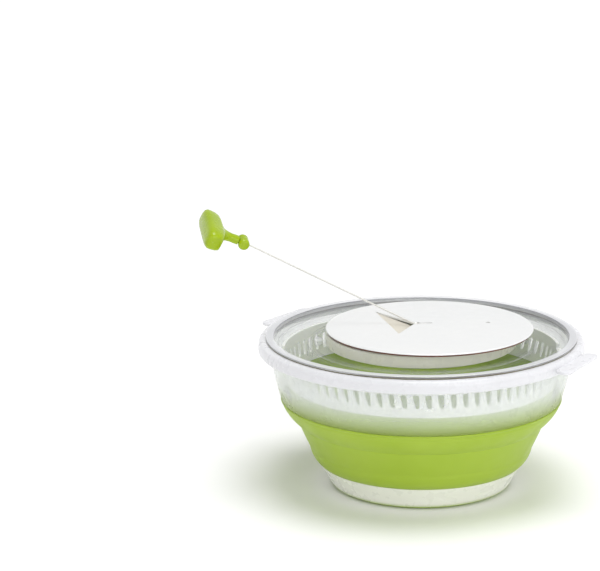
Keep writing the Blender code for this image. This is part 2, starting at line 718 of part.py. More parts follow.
def build_cord():
    """The guide roller, the cord's hidden lead, the swivel at its mouth and the free cord."""
    frame, start = roller_frame()
    cheek = ROLLER_HALF - 0.7
    roller = [(1.2, -ROLLER_HALF), (ROLLER_R, -ROLLER_HALF), (ROLLER_R, -cheek)]
    roller += [(ROLLER_GROOVE_R, 0.1 - cheek), (ROLLER_GROOVE_R, cheek - 0.1), (ROLLER_R, cheek)]
    roller += [(ROLLER_R, ROLLER_HALF), (1.2, ROLLER_HALF)]
    lathe("guide_roller", roller, facets=16, place=frame)
    cylinder("roller_pin", 0.9, -BRACKET_HALF - 0.2, BRACKET_HALF + 0.2, facets=12, place=frame)
    build_bracket(frame)
    route = [start]
    for angle in (-90, -60, -30, 0):
        turn = math.radians(angle)
        bend = Vector((math.cos(turn), math.sin(turn), 0)) * ROLLER_REACH
        route.append(frame @ bend)
    corner = Vector((ROLLER_AT.x - RUN_BEND_R, ROLLER_AT.y, RUN_Z - RUN_BEND_R))
    for angle in (0, 45, 90):
        turn = math.radians(angle)
        route.append(corner + Vector((math.cos(turn), 0, math.sin(turn))) * RUN_BEND_R)
    route += [Vector((10.0, EYELET.y, RUN_Z)), EYELET + Vector((8.6, 0, 0.3))]
    route.append(EYELET + Vector((EYELET_R + 0.3, 0, 0)))
    cord_piece("cord_lead", route)
    low = EYELET.z - 1.9
    swivel = [(2.4, low), (3.3, low), (3.3, low + 0.9), (2.4, low + 0.9)]
    lathe("cord_swivel", swivel, facets=16, centre=(EYELET.x, EYELET.y))
    place = cord_frame(0.0) @ Matrix.Rotation(math.radians(90), 4, "Y")
    bead = [(1.1, -1.6), (1.7, -1.1), (EYELET_R, 0.0), (1.7, 1.1), (1.1, 1.6)]
    lathe("cord_eyelet", bead, facets=12, place=place)
    cord = cord_frame(0.0)
    cord_piece("pull_cord", [cord.translation, cord @ Vector((CORD_END, 0, 0))])


def build_bracket(frame):
    """A U bracket that holds the roller's pin, standing on the cup's floor."""
    wide = 3.0
    top = 3.0
    inside = BRACKET_HALF - BRACKET_WALL
    low = CUP_FLOOR - frame.translation.z
    base = low + BRACKET_WALL
    outline = [(-BRACKET_HALF, low), (BRACKET_HALF, low), (BRACKET_HALF, top), (inside, top)]
    outline += [(inside, base), (-inside, base), (-inside, top), (-BRACKET_HALF, top)]
    points = []
    for along in (-wide, wide):
        points += [frame @ Vector((along, height, across)) for across, height in outline]
    count = len(outline)
    faces = [tuple(range(count)), tuple(range(count, 2 * count))]
    for step in range(count):
        after = (step + 1) % count
        faces.append((step, after, count + after, count + step))
    bracket = piece("roller_bracket", points, faces)
    combine(bracket, cylinder("hole", 1.05, -6.0, 6.0, facets=12, place=frame), "DIFFERENCE")


def build_handle():
    """The toggle on the cord's end, and the grip, turned on its short neck towards the front."""
    knob = grip_frame(0.0) @ Matrix.Rotation(math.radians(-90), 4, "X")
    half = TOGGLE_LENGTH / 2
    profile = [(0, -half), (TOGGLE_R - 1.4, -half), (TOGGLE_R, 1.2 - half), (TOGGLE_R, half - 1.2)]
    profile += [(TOGGLE_R - 1.4, half), (0, half)]
    lathe("cord_toggle", profile, facets=16, place=knob)
    grip = grip_frame(GRIP_FROM_TOGGLE)
    near = TOGGLE_R + 0.3 - GRIP_FROM_TOGGLE
    stations = [(near, 4.5, 3.6), (near + 6, 4.2, 3.4), (-7.5, 9.0, 5.5), (-5.5, 24.0, 7.6)]
    stations += [(4.5, 26.0, 8.6), (8.0, 22.0, 5.6)]
    points = []
    for along, wide, deep in stations:
        bevel = min(wide, deep) * 0.35
        outline = [(wide - bevel, deep), (wide, deep - bevel), (wide, bevel - deep)]
        outline += [(wide - bevel, -deep), (bevel - wide, -deep), (-wide, bevel - deep)]
        outline += [(-wide, deep - bevel), (bevel - wide, deep)]
        points += [grip @ Vector((along, across, up)) for across, up in outline]
    faces = [tuple(range(8)), tuple(range(len(points) - 8, len(points)))]
    for station in range(len(stations) - 1):
        low = 8 * station
        for step in range(8):
            after = (step + 1) % 8
            faces.append((low + step, low + after, low + 8 + after, low + 8 + step))
    piece("pull_handle", points, faces)


clear_scene()
build_bowl()
build_basket()
build_lid()
build_drum()
build_cap()
build_shaft()
build_spool()
build_driver()
build_cord()
build_handle()
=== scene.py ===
"""The looks of a collapsible pull-cord salad spinner: fine meshes, materials, light and camera.

Outlines are in millimetres, as (radius, height) points about the spinner's own axis, and meshes
are made in metres. The heights of the main pieces' tops are read from the frame.
"""

import json
import math

import bmesh
import bpy
from mathutils import Matrix, Vector


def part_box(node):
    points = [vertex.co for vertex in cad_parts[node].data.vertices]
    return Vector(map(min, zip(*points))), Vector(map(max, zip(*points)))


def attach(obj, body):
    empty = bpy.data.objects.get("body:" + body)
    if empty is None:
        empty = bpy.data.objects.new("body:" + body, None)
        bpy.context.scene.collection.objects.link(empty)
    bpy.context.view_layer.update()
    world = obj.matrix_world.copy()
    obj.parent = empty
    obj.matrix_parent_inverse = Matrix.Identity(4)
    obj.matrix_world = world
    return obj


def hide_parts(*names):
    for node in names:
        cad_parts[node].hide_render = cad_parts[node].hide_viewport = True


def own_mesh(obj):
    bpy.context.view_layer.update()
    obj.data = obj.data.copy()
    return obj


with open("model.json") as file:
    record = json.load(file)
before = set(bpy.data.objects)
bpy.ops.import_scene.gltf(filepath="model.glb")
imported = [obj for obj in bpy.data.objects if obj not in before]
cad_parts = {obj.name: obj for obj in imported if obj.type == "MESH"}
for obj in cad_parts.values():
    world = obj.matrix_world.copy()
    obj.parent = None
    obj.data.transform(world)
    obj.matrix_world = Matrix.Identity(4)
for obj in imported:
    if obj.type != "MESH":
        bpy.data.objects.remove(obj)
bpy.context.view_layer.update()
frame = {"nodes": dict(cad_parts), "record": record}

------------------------

> **YOUR GOAL**
Using the data above, repeat exactly the lines that begin at the line with "obj.data = obj.data.copy()" and end at the line with "obj.parent = None", both ends included.

> **FINAL RESULT**
    obj.data = obj.data.copy()
    return obj


with open("model.json") as file:
    record = json.load(file)
before = set(bpy.data.objects)
bpy.ops.import_scene.gltf(filepath="model.glb")
imported = [obj for obj in bpy.data.objects if obj not in before]
cad_parts = {obj.name: obj for obj in imported if obj.type == "MESH"}
for obj in cad_parts.values():
    world = obj.matrix_world.copy()
    obj.parent = None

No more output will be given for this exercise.